What I notice first in the text is that word “ideal”; how many times have you described
your
weather as ideal? They couldn’t have had a more “perfect” day. Those two words may just be hyperbole, but coming in the first two sentences of the story, they feel suggestive. The sky is without a cloud (just so we can’t but expect some sort of cloud is coming), and the gardener has been at work since dawn. Later, this perfect afternoon will “ripen” and then “slowly fade,” as a fruit or flower would. By then we will have seen that flowers permeate this story, as befits a garden party. Even the places emptied of daisies are “rosettes.” And the real roses themselves have bloomed “in the hundreds” overnight, as if by magic or, since Mansfield mentions a visitation by archangels, by divinity. This first paragraph is bracketed by the ideal and archangels—not a particularly human environment, is it?
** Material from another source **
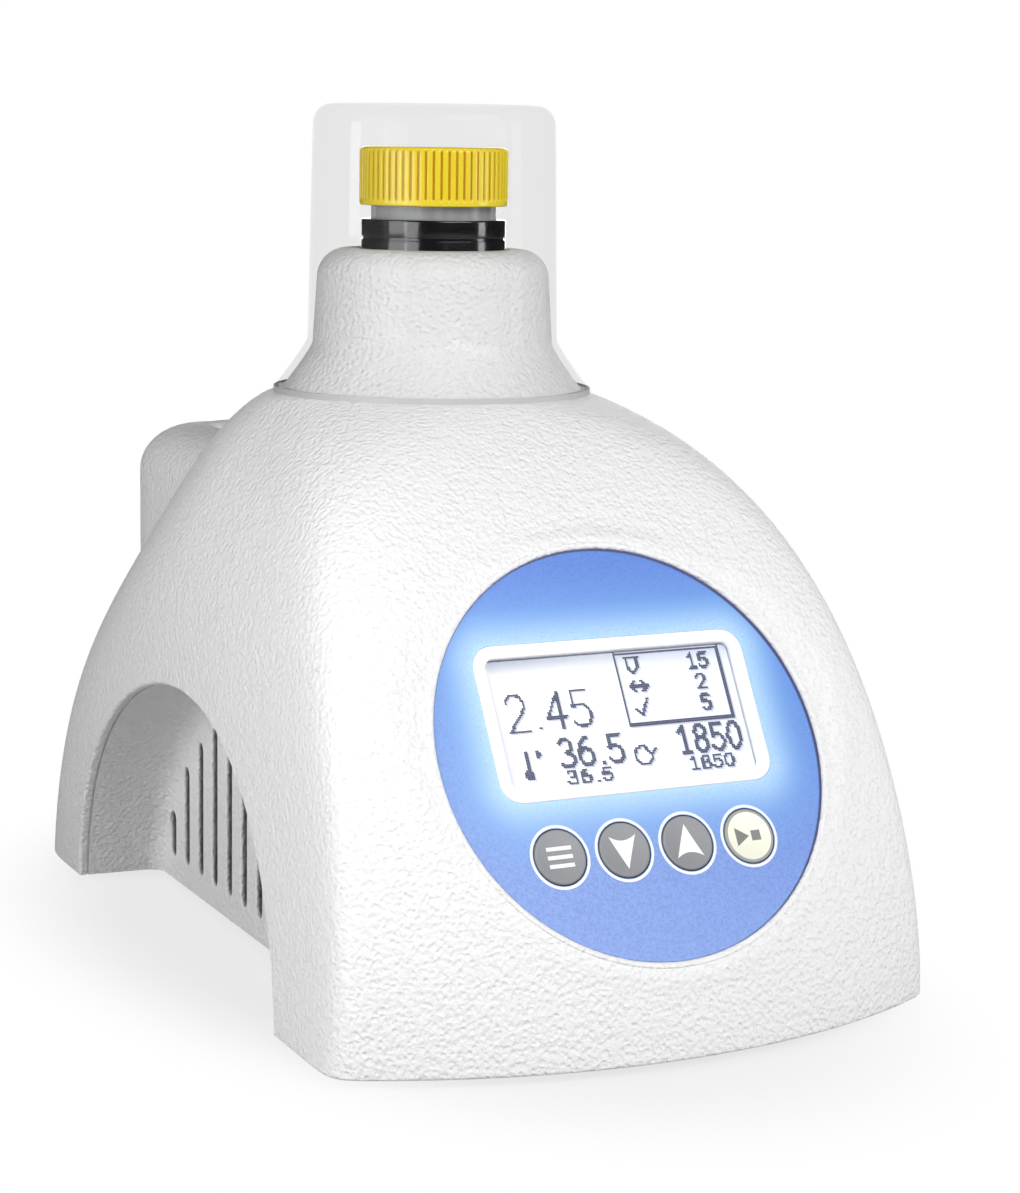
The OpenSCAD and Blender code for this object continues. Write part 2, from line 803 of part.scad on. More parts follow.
// A conical-bottomed tube with a thread band at its mouth
module tube() {
    thread_r = tube_r + 0.9;
    color("whitesmoke", 0.5) on_axis() translate([0, 0, tube_bottom]) rotate_extrude()
        difference() {
            union() {
                polygon([[0, 0], [cone_tip_r, 0], [tube_r, cone_h], [tube_r, tube_len],
                         [0, tube_len]]);
                translate([0, tube_len - 9]) square([thread_r, 6]);
            }
            polygon([[0, tube_wall], [cone_tip_r - 0.6, tube_wall], [tube_r - tube_wall, cone_h],
                     [tube_r - tube_wall, tube_len + 1], [0, tube_len + 1]]);
        }
}

cap_z = collar_top + 3.5;
cap_roof = 1.4;
filter_t = 0.6;
cap_bore_r = tube_r + 1.25;
rib_depth = 0.45;
VENT_RING = 7;

// Outline of the ribbed skirt: four points for each rib, two on its crest and two in the groove
RIB_OUTLINE = [
    for (i = [0:cap_ribs - 1], k = [0:3])
        let (
            a = (i + [-0.3, -0.2, 0.2, 0.3][k]) * 360 / cap_ribs,
            r = cap_r - (k == 1 || k == 2 ? 0.05 : rib_depth)
        )
        [r * cos(a), r * sin(a)]
];

// The cap: a ribbed skirt over the tube's mouth, with a plain band below and vents in its roof
module tube_cap() {
    color("gold") on_axis() translate([0, 0, cap_z]) difference() {
        union() {
            cylinder(r = cap_r, h = 1.6);
            translate([0, 0, 1]) linear_extrude(height = cap_h - 2) polygon(RIB_OUTLINE);
            translate([0, 0, cap_h - 1.5])
                cylinder(r1 = cap_r - rib_depth - 0.1, r2 = cap_r - 1.8, h = 1.5);
        }
        translate([0, 0, -1]) cylinder(r = cap_bore_r, h = cap_h - cap_roof + 1);
        for (i = [0:5]) rotate([0, 0, i * 60]) translate([VENT_RING, 0, 0])
            cylinder(r = 1.5, h = cap_h + 1);
    }
}

module vent_filter() {
    top = cap_z + cap_h - cap_roof - 0.05;
    color("white") on_axis() translate([0, 0, top - filter_t])
        cylinder(r = tube_r + 0.6, h = filter_t);
}

/* ---- heated block, light sensor and cooling ---- */

block_top = neck_top - neck_roof - 5;
block_bore_r = collar_r + spin_gap;
sleeve_top = seam_z - wall - 4;
tec_size = 30;
tec_t = 3.8;
pad_y = block_r + 3.6;
pad_half = 16;
sink_size = 46;
sink_base = 5;
sink_fin = 23;
sink_z = 90;
fin_pitch = 6.4;
fin_t = 1.4;

module heat_block() {
    color("silver") on_axis() difference() {
        union() {
            translate([0, 0, chassis_top]) cylinder(r = block_r, h = block_top - chassis_top);
            translate([-pad_half, block_bore_r, sink_z - pad_half])
                cube([2 * pad_half, pad_y - block_bore_r, 2 * pad_half]);
        }
        translate([0, 0, chassis_top - 1]) cylinder(r = block_bore_r, h = block_top);
        translate([-40, 0, sensor_z]) rotate([0, 90, 0]) cylinder(r = 2.6, h = 80);
        translate([0, -block_bore_r - 2.8, block_top - 20]) cylinder(r = 1.55, h = 21);
        for (a = [45:90:315]) rotate([0, 0, a]) translate([post_at * sqrt(2), 0, chassis_top - 1])
            cylinder(r = 5, h = 6);
    }
}

module insulation_sleeve() {
    color("darkgray") on_axis() translate([0, 0, chassis_top + 3]) difference() {
        ring(block_r + 4.6, block_r + 0.1, sleeve_top - chassis_top - 3);
        translate([-pad_half - 0.2, 5, sink_z - pad_half - 0.2 - chassis_top - 3])
            cube([2 * pad_half + 0.4, 40, 2 * pad_half + 0.4]);
        translate([-40, 0, sensor_z - chassis_top - 3]) rotate([0, 90, 0]) cylinder(r = 2.7, h = 80);
    }
}

module temperature_sensor() {
    color("silver") on_axis() translate([0, -block_bore_r - 2.8, block_top - 19.9])
        cylinder(r = 1.5, h = 20.4);
}

module light_part(r_lens) {
    union() {
        rotate([0, 90, 0]) cylinder(r = r_lens, h = 9);
        translate([8.9, -3.5, -3.5]) cube([2, 7, 7]);
    }
}

module light_emitter() {
    color("red") on_axis() translate([block_r - 4, 0, sensor_z]) light_part(2.5);
}

module light_detector() {
    color("black") on_axis() mirror([1, 0, 0]) translate([block_r - 4, 0, sensor_z]) light_part(2.5);
}

module thermoelectric_module() {
    color("white") on_axis() translate([-tec_size / 2, pad_y, sink_z - tec_size / 2])
        cube([tec_size, tec_t, tec_size]);
}

module heat_sink() {
    half = sink_size / 2;
    color("silver") on_axis() translate([0, pad_y + tec_t, sink_z]) union() {
        translate([-half, 0, -half]) cube([sink_size, sink_base, sink_size]);
        for (i = [-3:3]) translate([i * fin_pitch - fin_t / 2, sink_base - eps, -half])
            cube([fin_t, sink_fin, sink_size]);
    }
}

fan_y = rear_in_y - fan_t - 0.2;

module at_fan_holes() {
    for (x = [-fan_hole, fan_hole], z = [-fan_hole, fan_hole]) translate([x, z, 0]) children();
}

// Local frame of the fan: +Z runs to the back, through the grille
module on_fan() {
    on_axis() translate([0, fan_y, fan_z]) rotate([-90, 0, 0]) children();
}

module fan_frame() {
    color("black") on_fan() union() {
        difference() {
            rounded_block(fan_size, fan_size, 3, fan_t);
            translate([0, 0, -1]) cylinder(r = fan_bore_r, h = fan_t + 2);
            at_fan_holes() translate([0, 0, -1]) cylinder(r = 1.7, h = fan_t + 2);
        }
        difference() {
            union() {
                cylinder(r = 8, h = 1.2);
                for (a = [0:90:270]) rotate([0, 0, a + 20]) translate([0, -1, 0])
                    cube([fan_bore_r + 0.6, 2, 1.2]);
                cylinder(r = 2.4, h = 5);
            }
            translate([0, 0, 2]) cylinder(r = 1 + run_gap, h = 6);
        }
    }
}

module fan_screws() {
    color("silver") on_fan() at_fan_holes() rotate([180, 0, 0])
        screw(1.6, fan_t + 0.05, 2.9, 1.8);
}

module fan_impeller() {
    color("dimgray") on_fan() union() {
        translate([0, 0, 2.2]) cylinder(r = 1, h = 6);
        difference() {
            translate([0, 0, 1.8]) cylinder(r = 8, h = 7.4);
            translate([0, 0, 1.7]) cylinder(r = 6.8, h = 6);
        }
        for (a = [0:51.43:359]) rotate([0, 0, a]) translate([7.6, 0, 5.6]) rotate([38, 0, 0])
            translate([0, -0.5, -3]) cube([10.2, 1, 6]);
    }
}

/* ---- rear fittings ---- */

module power_inlet() {
    color("black") on_axis() translate([inlet_x, rear_in_y, inlet_z]) rotate([-90, 0, 0])
        difference() {
            union() {
                translate([0, 0, -11]) cylinder(r = inlet_r, h = 11 + wall + 0.1);
                translate([0, 0, wall]) cylinder(r = inlet_r + 1.6, h = 1.4);
            }
            translate([0, 0, -7]) difference() {
                cylinder(r = 2.8, h = 20);
                translate([0, 0, -1]) cylinder(r = 1, h = 9);
            }
        }
}

module inlet_nut() {
    color("silver") on_axis() translate([inlet_x, rear_in_y - 2.6, inlet_z]) rotate([-90, 0, 0])
        difference() {
            rotate([0, 0, 30]) cylinder(r = inlet_r + 2, h = 2.5, $fn = 6);
            translate([0, 0, -1]) cylinder(r = inlet_r + run_gap, h = 5);
        }
}

module data_port() {
    color("silver") on_axis() translate([port_x, rear_in_y - 13, port_z]) rotate([-90, 0, 0])
        union() {
            difference() {
                rounded_block(port_w, port_h, 0.8, 13 + wall + 0.3);
                translate([0, 0, 5]) rounded_block(8.6, 7.9, 0.5, 20);
            }
            translate([0, 0, 4.9]) rounded_block(5.6, 3.2, 0.3, 8.5);
        }
}

rocker_r = 7.5;
rocker_half_w = 4.9;
rocker_tilt = 9;

module switch_frame() {
    color("black") on_axis() translate([switch_x, rear_in_y, switch_z]) rotate([-90, 0, 0])
        difference() {
            union() {
                translate([0, 0, -14]) rounded_block(switch_w, switch_h, 0.5, 14 + wall + 0.1);
                translate([0, 0, wall]) rounded_block(switch_w + 2.4, switch_h + 2.4, 1.5, 1.5);
            }
            translate([0, 0, -4]) rounded_block(2 * rocker_half_w + 0.6, 2 * rocker_r + 0.8, 0.3, 20);
            translate([-switch_w / 2 - 1, 0, wall - 1]) rotate([0, 90, 0])
                cylinder(r = 1 + run_gap, h = switch_w + 2);
        }
}

// The rocker turns on its own pin; at rest its lower half stands proud
module power_rocker() {
    color("black") on_axis() translate([switch_x, rear_in_y + wall - 1, switch_z])
        rotate([-rocker_tilt, 0, 0]) rotate([-90, 0, 0]) union() {
            translate([-rocker_half_w, 0, 0]) rotate([0, 90, 0]) linear_extrude(height = 2 * rocker_half_w)
                polygon([[2.6, 0], [0.5, rocker_r - 0.4], [-3.4, rocker_r - 0.4], [-2.5, 0],
                         [-3.4, -rocker_r + 0.4], [0.5, -rocker_r + 0.4]]);
            translate([-switch_w / 2 + 0.2, 0, 0]) rotate([0, 90, 0])
                cylinder(r = 1, h = switch_w - 0.4);
        }
}

housing();
base_plate();
rubber_feet();
base_screws();
lid_gasket();
clear_lid();
front_overlay();
display_bezel();
display_window();
display_module();
display_board();
board_screws();
key_switches();
key_menu();
key_down();
key_up();
key_start();
control_board();
control_screws();
chassis_plate();
chassis_posts();
chassis_screws();
motor_can();
motor_end_cap();
motor_rotor();
motor_shaft();
shaft_bearing();
tube_holder();
tube();
vent_filter();
tube_cap();
heat_block();
insulation_sleeve();
temperature_sensor();
light_emitter();
light_detector();
thermoelectric_module();
heat_sink();
fan_frame();
fan_screws();
fan_impeller();
power_inlet();
inlet_nut();
data_port();
switch_frame();
power_rocker();
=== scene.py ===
"""Bench bioreactor: the finished surfaces of every visible piece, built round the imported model.

All lengths inside the shape functions are millimetres in the row frame: +Z up, the front towards
-Y, the origin under the middle of the footprint. They turn into metres only when a mesh is made.
"""

import math

import bpy
import numpy as np
from bpy.props import FloatProperty, FloatVectorProperty, IntProperty, PointerProperty
from mathutils import Matrix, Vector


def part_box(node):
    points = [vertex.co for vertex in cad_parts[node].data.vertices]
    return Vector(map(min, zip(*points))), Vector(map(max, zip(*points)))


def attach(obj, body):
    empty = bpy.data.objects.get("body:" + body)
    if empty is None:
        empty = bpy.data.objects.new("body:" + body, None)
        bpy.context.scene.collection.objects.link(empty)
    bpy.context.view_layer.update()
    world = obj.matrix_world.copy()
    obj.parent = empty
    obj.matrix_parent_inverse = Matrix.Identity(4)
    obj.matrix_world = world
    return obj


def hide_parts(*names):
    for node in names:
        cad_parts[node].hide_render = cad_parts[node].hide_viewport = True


bl_info = {
    "name": "Bench bioreactor",
    "version": (1, 0, 0),
    "blender": (4, 5, 0),
    "location": "View3D > Sidebar > Bioreactor",
    "description": "Moulded housing, clear lid, capped tube, front panel and rear fittings of a "
    "bench bioreactor",
    "category": "Object",
}

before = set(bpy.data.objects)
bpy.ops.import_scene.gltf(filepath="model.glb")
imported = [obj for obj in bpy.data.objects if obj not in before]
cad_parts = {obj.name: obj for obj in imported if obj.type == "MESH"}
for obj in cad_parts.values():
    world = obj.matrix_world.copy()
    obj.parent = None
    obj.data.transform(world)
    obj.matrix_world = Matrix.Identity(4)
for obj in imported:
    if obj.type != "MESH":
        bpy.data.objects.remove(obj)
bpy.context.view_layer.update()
MM = 0.001


# ---- places that the frame gives -----------------------------------------------------------------

# How far the ribbed cap stands proud of its solid, and reaches below it
CAP_PROUD, CAP_BELOW = 0.5, 0.3


def box_mm(node):
    """Lowest and highest corner of a CAD node, in millimetres."""
    low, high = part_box(node)
    return np.array(low) / MM, np.array(high) / MM


SEAT_LOW, SEAT_HIGH = box_mm("lid_gasket")
LID_HIGH = box_mm("clear_lid")[1]
CAP_LOW, CAP_HIGH = box_mm("tube_cap")
TUBE_LOW, TUBE_HIGH = box_mm("tube")
HOLDER_LOW, HOLDER_HIGH = box_mm("tube_holder")

NECK_Y = (SEAT_LOW[1] + SEAT_HIGH[1]) / 2
SEAM_Z = SEAT_LOW[2]
LID_BASE_Z = SEAT_HIGH[2]
LID_TOP_Z = LID_HIGH[2]
SEAM_R = LID_HIGH[0]
CAP_R = CAP_HIGH[0] + CAP_PROUD
CAP_TOP_Z = CAP_HIGH[2] + CAP_PROUD
CAP_RIM_Z = CAP_LOW[2] - CAP_BELOW
TUBE_RIM_Z = TUBE_HIGH[2]
TUBE_BOTTOM_Z = TUBE_LOW[2]
COLLAR_R = HOLDER_HIGH[0]
COLLAR_TOP_Z = HOLDER_HIGH[2]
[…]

When I see an unreal, idealized setting such as this, I generally want to know who’s in charge. No mystery here: everyone defers to Mrs. Sheridan. Whose garden is it? Not the gardener’s; he’s just a servant doing the bidding of the mistress. And what a garden, with its hundreds of roses, lily lawn, karaka trees with broad leaves and bunches of yellow fruit, lavender, plus trays and trays and trays of canna lilies, of which, Mrs. Sheridan believes, one cannot have too many. This excess of canna lilies she describes as “enough” for once in her life. Even the guests become part of her garden realm, seeming to be “bright birds” as they stroll the lawn and stoop to admire the flowers, while her hat, which she passes on to Laura, has “gold daisies.” Clearly she is the queen or goddess of this garden world. Food is the other major element of her realm. She is responsible for food for the party, sandwiches (fifteen different
kinds including cream-cheese-and-lemon-curd and egg-and-olive) and cream puffs and passion fruit ices (so we know it is New Zealand and not Newcastle). The final component is children, of which she has four. So a queen overseeing her realm of living plants, food, and progeny. Mrs. Sheridan begins to sound suspiciously like a fertility goddess. Since, however, there are lots of kinds of fertility goddesses, we need more information.